Exercise requirements: Tally each line where the word "with" occurs, then give only the total.

Supplied entries:
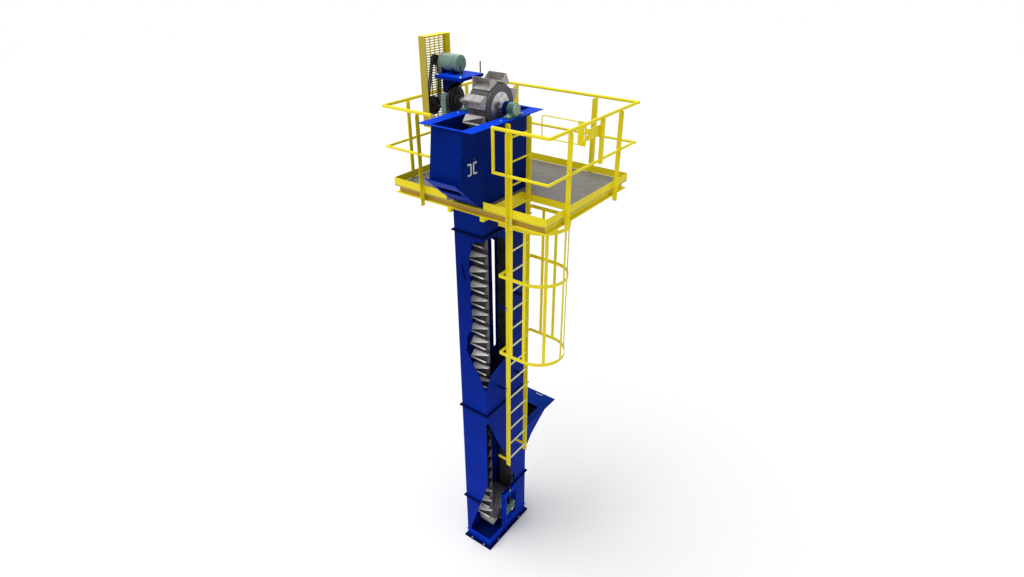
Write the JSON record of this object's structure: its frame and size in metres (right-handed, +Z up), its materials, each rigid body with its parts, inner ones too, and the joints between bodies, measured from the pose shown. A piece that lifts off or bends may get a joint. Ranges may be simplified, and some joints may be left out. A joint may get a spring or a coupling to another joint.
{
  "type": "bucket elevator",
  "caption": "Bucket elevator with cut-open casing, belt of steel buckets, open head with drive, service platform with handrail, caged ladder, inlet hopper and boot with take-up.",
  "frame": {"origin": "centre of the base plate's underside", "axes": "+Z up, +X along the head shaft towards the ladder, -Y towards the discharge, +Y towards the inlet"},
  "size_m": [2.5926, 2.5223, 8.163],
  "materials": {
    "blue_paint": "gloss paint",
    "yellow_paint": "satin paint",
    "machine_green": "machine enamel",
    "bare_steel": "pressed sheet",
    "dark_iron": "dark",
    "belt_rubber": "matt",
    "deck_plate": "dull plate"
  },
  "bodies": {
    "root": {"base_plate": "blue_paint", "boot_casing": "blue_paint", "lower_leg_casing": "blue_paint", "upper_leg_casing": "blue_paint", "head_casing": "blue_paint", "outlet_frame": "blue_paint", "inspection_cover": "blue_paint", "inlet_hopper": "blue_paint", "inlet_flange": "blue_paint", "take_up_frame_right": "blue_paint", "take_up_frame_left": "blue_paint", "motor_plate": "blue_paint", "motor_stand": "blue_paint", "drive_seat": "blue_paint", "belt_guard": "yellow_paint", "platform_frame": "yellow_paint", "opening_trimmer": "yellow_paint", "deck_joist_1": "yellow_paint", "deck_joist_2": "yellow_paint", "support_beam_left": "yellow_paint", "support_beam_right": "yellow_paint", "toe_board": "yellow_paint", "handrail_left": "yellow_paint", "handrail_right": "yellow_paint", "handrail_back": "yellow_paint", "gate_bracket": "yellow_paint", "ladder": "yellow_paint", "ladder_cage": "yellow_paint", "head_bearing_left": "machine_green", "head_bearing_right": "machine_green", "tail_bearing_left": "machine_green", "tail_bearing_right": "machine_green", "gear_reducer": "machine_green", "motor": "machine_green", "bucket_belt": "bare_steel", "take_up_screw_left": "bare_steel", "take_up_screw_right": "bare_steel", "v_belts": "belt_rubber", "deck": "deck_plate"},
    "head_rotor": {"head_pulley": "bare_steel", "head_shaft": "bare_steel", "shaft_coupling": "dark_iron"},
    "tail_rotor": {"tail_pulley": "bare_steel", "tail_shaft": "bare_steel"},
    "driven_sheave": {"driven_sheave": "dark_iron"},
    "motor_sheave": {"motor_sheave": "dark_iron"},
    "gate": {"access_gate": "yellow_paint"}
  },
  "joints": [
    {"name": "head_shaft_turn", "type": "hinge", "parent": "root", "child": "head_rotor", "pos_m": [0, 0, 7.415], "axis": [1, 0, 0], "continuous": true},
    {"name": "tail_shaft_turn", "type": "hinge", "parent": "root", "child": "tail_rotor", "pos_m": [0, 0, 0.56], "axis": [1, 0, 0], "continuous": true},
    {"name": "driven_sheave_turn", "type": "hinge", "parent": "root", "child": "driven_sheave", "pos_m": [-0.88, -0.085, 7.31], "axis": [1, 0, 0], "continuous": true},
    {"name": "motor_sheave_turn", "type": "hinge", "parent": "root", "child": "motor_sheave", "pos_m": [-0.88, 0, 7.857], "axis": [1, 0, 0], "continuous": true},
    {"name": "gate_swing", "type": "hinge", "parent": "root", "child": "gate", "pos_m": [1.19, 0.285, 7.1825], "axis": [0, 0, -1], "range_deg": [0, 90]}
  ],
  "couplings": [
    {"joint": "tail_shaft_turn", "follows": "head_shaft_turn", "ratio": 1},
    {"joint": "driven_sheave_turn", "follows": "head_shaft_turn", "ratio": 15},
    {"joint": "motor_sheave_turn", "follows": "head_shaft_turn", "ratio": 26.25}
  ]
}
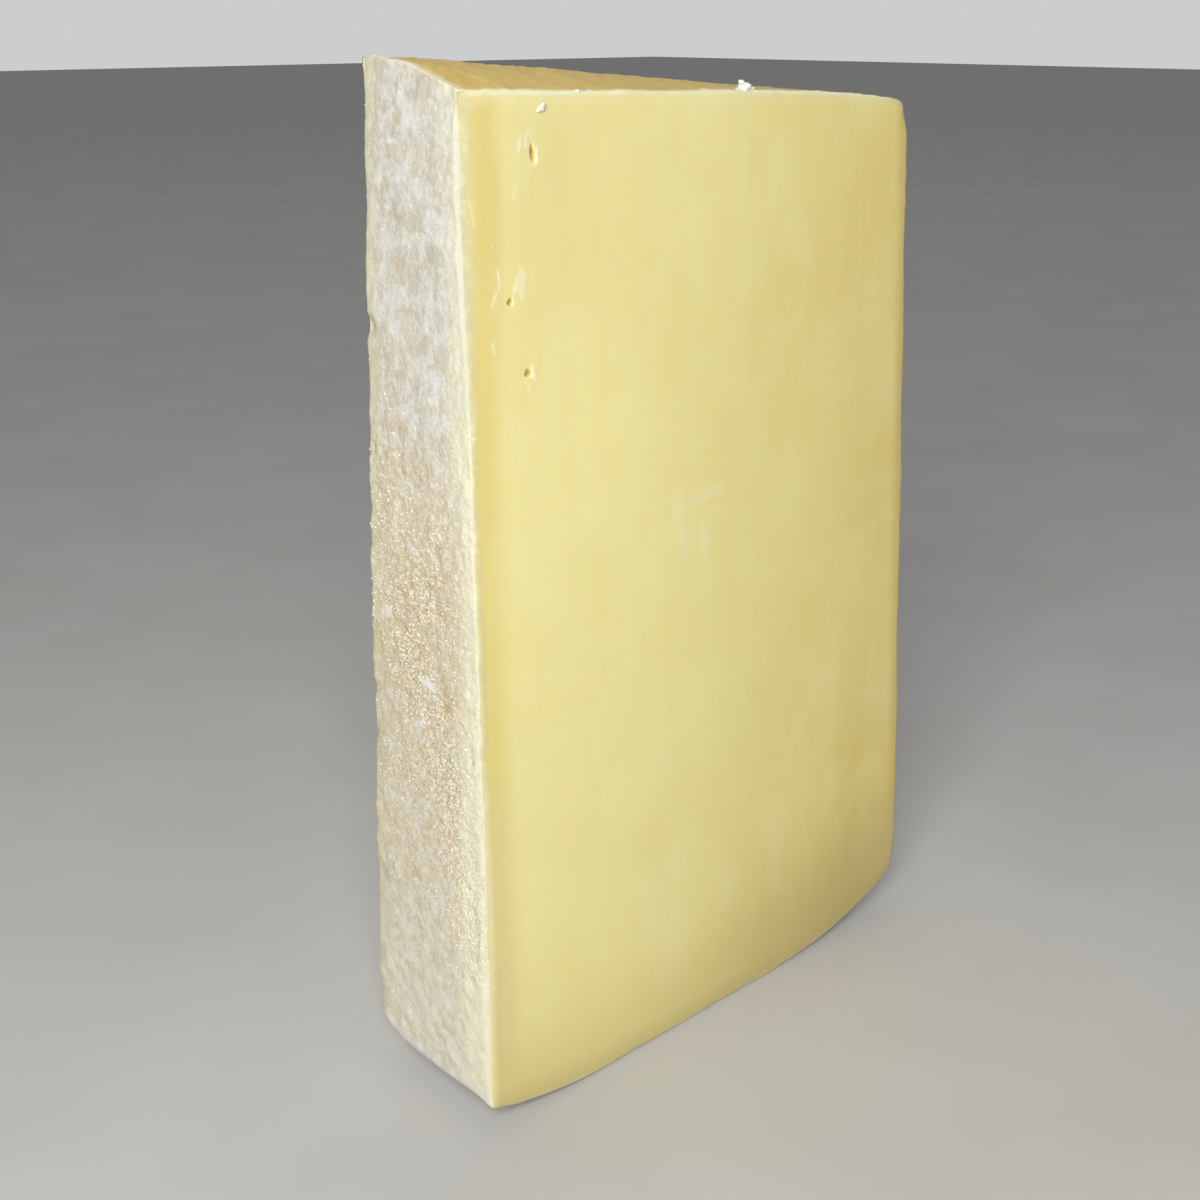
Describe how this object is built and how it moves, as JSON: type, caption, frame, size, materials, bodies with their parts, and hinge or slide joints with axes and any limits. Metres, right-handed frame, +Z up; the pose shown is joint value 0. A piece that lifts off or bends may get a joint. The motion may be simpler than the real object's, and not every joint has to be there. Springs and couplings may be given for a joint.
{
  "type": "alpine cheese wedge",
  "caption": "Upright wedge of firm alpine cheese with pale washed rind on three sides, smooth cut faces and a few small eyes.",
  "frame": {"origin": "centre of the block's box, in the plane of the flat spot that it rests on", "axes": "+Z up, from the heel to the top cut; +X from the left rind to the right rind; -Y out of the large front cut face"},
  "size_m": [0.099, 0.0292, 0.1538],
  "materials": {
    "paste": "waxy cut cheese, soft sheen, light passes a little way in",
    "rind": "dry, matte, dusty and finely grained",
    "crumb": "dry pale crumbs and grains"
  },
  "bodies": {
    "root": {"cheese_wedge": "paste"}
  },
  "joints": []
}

==

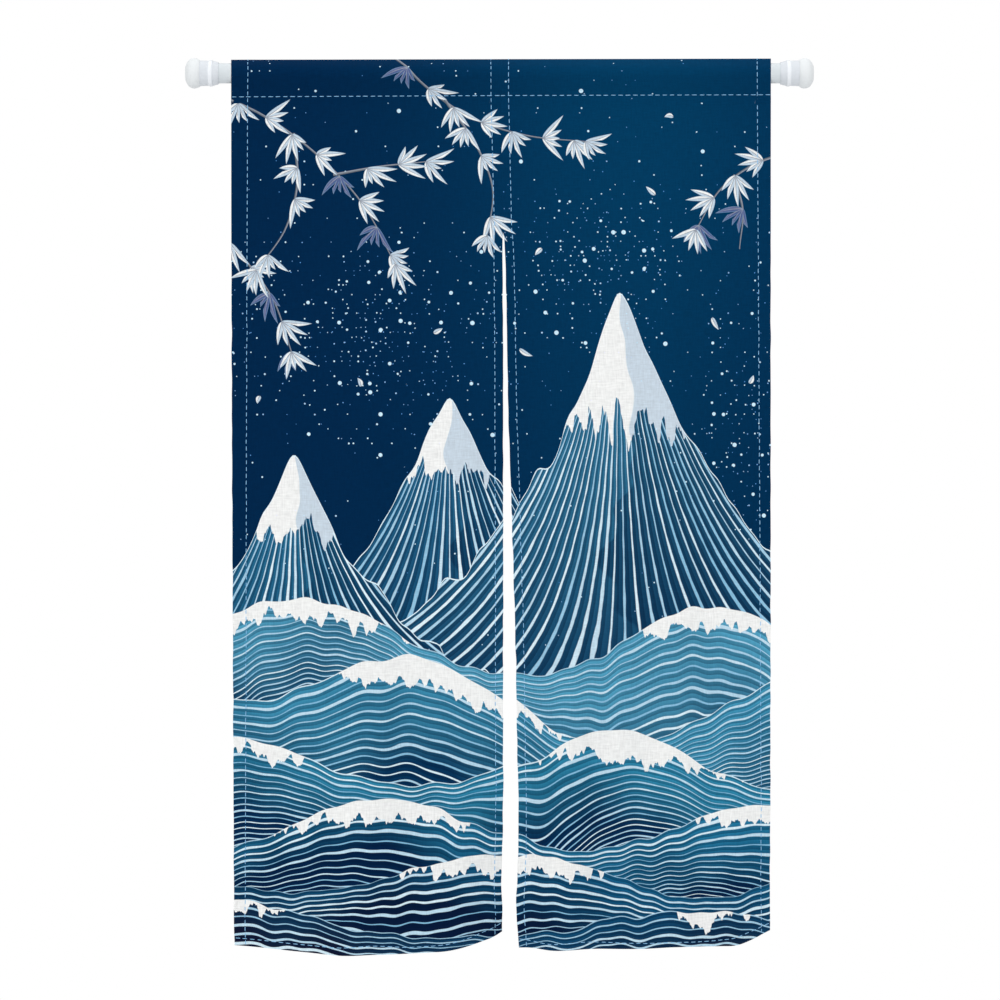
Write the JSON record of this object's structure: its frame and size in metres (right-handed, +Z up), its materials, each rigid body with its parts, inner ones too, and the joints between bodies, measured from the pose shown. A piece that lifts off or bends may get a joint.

Solution for this exercise: 5